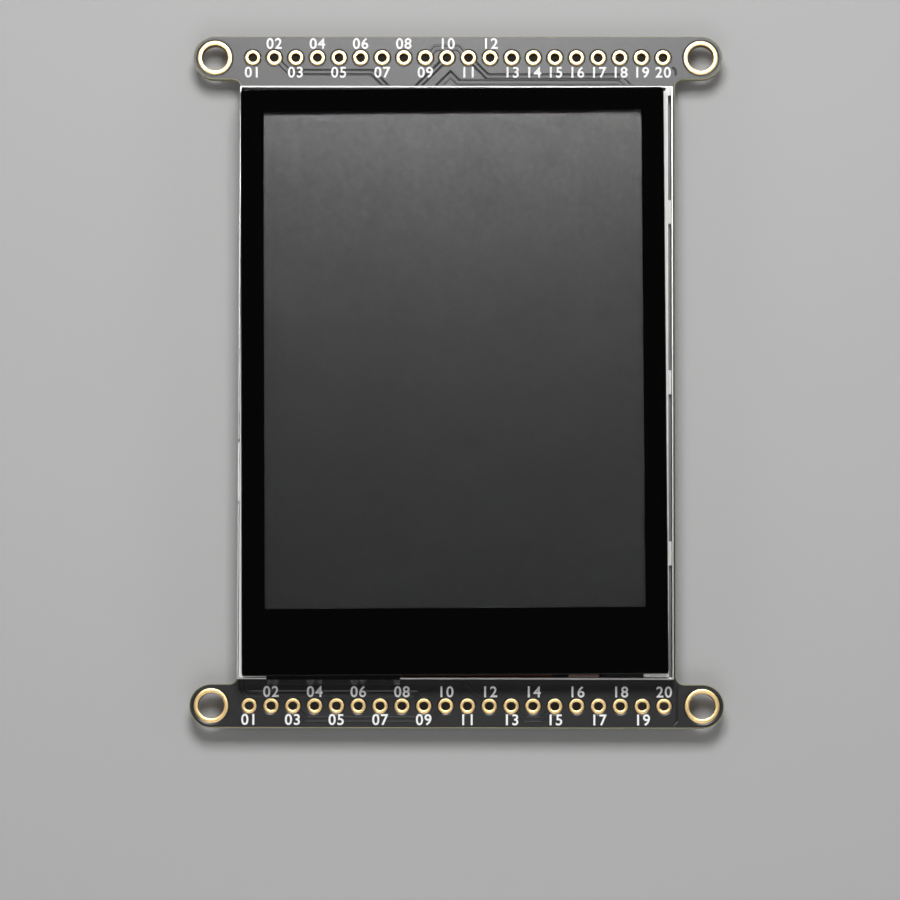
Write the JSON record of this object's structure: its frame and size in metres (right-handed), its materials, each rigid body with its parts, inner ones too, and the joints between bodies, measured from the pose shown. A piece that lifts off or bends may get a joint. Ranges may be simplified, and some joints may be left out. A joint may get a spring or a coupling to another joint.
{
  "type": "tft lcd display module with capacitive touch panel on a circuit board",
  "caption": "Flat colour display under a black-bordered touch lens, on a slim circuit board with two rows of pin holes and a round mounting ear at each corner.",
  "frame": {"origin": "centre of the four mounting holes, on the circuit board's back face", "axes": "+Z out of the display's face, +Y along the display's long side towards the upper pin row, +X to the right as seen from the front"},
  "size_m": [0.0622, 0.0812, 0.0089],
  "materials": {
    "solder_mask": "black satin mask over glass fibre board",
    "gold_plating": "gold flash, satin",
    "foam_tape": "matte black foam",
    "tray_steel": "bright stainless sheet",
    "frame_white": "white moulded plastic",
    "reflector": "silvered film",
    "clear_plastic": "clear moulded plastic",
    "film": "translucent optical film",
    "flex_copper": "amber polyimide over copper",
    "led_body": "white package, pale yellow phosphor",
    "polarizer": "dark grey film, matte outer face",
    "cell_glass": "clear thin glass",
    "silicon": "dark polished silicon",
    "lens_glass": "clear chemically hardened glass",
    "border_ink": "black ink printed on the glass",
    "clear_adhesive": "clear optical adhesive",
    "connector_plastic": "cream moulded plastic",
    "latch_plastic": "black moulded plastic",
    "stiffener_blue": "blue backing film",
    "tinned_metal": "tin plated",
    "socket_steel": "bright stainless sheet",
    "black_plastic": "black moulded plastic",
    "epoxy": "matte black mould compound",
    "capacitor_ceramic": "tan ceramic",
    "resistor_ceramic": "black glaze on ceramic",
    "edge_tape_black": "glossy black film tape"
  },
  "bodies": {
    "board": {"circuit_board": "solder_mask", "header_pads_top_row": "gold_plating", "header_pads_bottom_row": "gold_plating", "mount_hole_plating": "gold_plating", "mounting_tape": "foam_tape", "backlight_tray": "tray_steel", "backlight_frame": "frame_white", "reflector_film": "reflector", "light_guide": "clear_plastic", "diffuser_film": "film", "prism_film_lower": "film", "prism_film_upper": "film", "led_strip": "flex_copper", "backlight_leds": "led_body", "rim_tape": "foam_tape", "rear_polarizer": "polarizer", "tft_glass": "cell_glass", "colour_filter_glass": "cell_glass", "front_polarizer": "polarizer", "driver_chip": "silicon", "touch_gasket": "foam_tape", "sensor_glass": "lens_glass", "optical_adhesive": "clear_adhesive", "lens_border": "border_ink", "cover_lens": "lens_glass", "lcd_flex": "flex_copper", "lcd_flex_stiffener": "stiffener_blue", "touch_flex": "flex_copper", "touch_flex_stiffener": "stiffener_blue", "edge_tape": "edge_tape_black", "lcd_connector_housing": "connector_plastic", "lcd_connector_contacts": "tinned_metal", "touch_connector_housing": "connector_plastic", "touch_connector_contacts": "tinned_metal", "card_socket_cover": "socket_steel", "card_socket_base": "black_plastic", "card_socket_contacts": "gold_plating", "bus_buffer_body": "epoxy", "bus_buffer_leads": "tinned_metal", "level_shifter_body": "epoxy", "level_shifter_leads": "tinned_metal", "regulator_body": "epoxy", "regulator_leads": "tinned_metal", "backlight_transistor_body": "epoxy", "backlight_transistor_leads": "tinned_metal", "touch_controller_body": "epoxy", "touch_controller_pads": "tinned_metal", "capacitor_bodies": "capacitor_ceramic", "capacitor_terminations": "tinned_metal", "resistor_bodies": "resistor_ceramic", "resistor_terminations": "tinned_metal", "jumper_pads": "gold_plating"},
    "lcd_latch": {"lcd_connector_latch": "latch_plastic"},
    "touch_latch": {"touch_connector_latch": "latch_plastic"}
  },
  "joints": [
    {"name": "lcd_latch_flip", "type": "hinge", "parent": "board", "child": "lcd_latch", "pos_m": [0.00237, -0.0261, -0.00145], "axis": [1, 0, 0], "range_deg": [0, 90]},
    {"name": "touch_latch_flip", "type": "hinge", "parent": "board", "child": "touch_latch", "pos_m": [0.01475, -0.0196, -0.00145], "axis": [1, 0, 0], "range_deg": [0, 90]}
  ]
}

● Given instruction:
Copy the material above, line for line.

● Answer to this task:
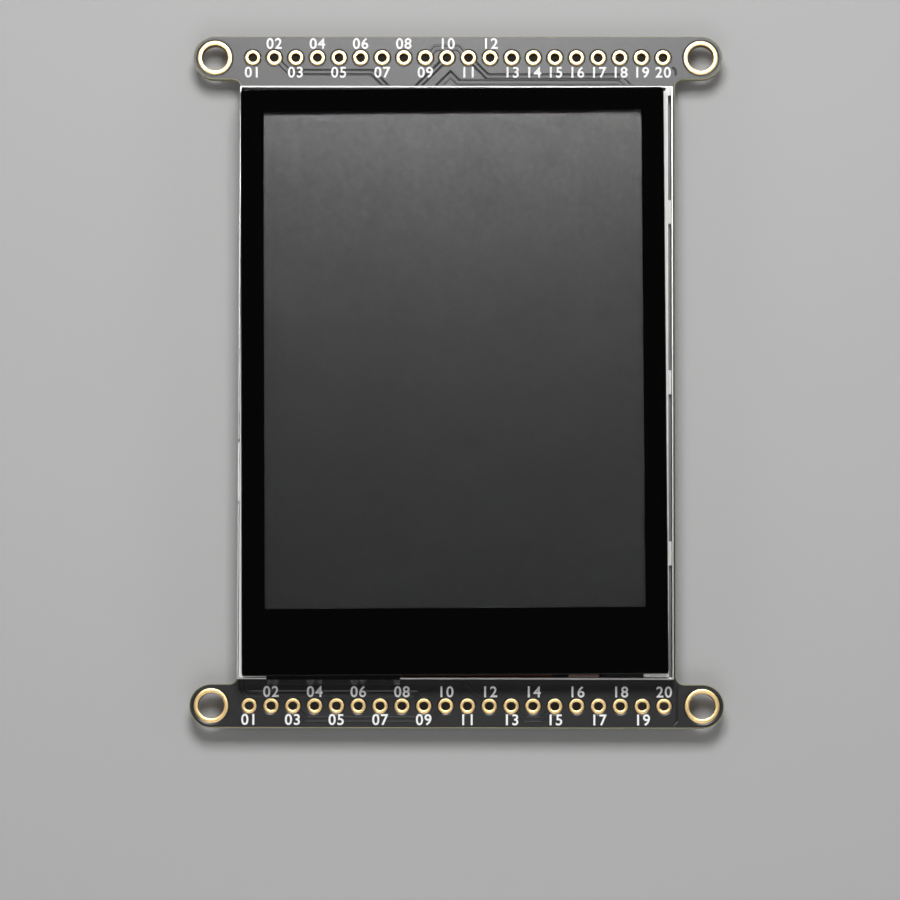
Write the JSON record of this object's structure: its frame and size in metres (right-handed), its materials, each rigid body with its parts, inner ones too, and the joints between bodies, measured from the pose shown. A piece that lifts off or bends may get a joint. Ranges may be simplified, and some joints may be left out. A joint may get a spring or a coupling to another joint.
{
  "type": "tft lcd display module with capacitive touch panel on a circuit board",
  "caption": "Flat colour display under a black-bordered touch lens, on a slim circuit board with two rows of pin holes and a round mounting ear at each corner.",
  "frame": {"origin": "centre of the four mounting holes, on the circuit board's back face", "axes": "+Z out of the display's face, +Y along the display's long side towards the upper pin row, +X to the right as seen from the front"},
  "size_m": [0.0622, 0.0812, 0.0089],
  "materials": {
    "solder_mask": "black satin mask over glass fibre board",
    "gold_plating": "gold flash, satin",
    "foam_tape": "matte black foam",
    "tray_steel": "bright stainless sheet",
    "frame_white": "white moulded plastic",
    "reflector": "silvered film",
    "clear_plastic": "clear moulded plastic",
    "film": "translucent optical film",
    "flex_copper": "amber polyimide over copper",
    "led_body": "white package, pale yellow phosphor",
    "polarizer": "dark grey film, matte outer face",
    "cell_glass": "clear thin glass",
    "silicon": "dark polished silicon",
    "lens_glass": "clear chemically hardened glass",
    "border_ink": "black ink printed on the glass",
    "clear_adhesive": "clear optical adhesive",
    "connector_plastic": "cream moulded plastic",
    "latch_plastic": "black moulded plastic",
    "stiffener_blue": "blue backing film",
    "tinned_metal": "tin plated",
    "socket_steel": "bright stainless sheet",
    "black_plastic": "black moulded plastic",
    "epoxy": "matte black mould compound",
    "capacitor_ceramic": "tan ceramic",
    "resistor_ceramic": "black glaze on ceramic",
    "edge_tape_black": "glossy black film tape"
  },
  "bodies": {
    "board": {"circuit_board": "solder_mask", "header_pads_top_row": "gold_plating", "header_pads_bottom_row": "gold_plating", "mount_hole_plating": "gold_plating", "mounting_tape": "foam_tape", "backlight_tray": "tray_steel", "backlight_frame": "frame_white", "reflector_film": "reflector", "light_guide": "clear_plastic", "diffuser_film": "film", "prism_film_lower": "film", "prism_film_upper": "film", "led_strip": "flex_copper", "backlight_leds": "led_body", "rim_tape": "foam_tape", "rear_polarizer": "polarizer", "tft_glass": "cell_glass", "colour_filter_glass": "cell_glass", "front_polarizer": "polarizer", "driver_chip": "silicon", "touch_gasket": "foam_tape", "sensor_glass": "lens_glass", "optical_adhesive": "clear_adhesive", "lens_border": "border_ink", "cover_lens": "lens_glass", "lcd_flex": "flex_copper", "lcd_flex_stiffener": "stiffener_blue", "touch_flex": "flex_copper", "touch_flex_stiffener": "stiffener_blue", "edge_tape": "edge_tape_black", "lcd_connector_housing": "connector_plastic", "lcd_connector_contacts": "tinned_metal", "touch_connector_housing": "connector_plastic", "touch_connector_contacts": "tinned_metal", "card_socket_cover": "socket_steel", "card_socket_base": "black_plastic", "card_socket_contacts": "gold_plating", "bus_buffer_body": "epoxy", "bus_buffer_leads": "tinned_metal", "level_shifter_body": "epoxy", "level_shifter_leads": "tinned_metal", "regulator_body": "epoxy", "regulator_leads": "tinned_metal", "backlight_transistor_body": "epoxy", "backlight_transistor_leads": "tinned_metal", "touch_controller_body": "epoxy", "touch_controller_pads": "tinned_metal", "capacitor_bodies": "capacitor_ceramic", "capacitor_terminations": "tinned_metal", "resistor_bodies": "resistor_ceramic", "resistor_terminations": "tinned_metal", "jumper_pads": "gold_plating"},
    "lcd_latch": {"lcd_connector_latch": "latch_plastic"},
    "touch_latch": {"touch_connector_latch": "latch_plastic"}
  },
  "joints": [
    {"name": "lcd_latch_flip", "type": "hinge", "parent": "board", "child": "lcd_latch", "pos_m": [0.00237, -0.0261, -0.00145], "axis": [1, 0, 0], "range_deg": [0, 90]},
    {"name": "touch_latch_flip", "type": "hinge", "parent": "board", "child": "touch_latch", "pos_m": [0.01475, -0.0196, -0.00145], "axis": [1, 0, 0], "range_deg": [0, 90]}
  ]
}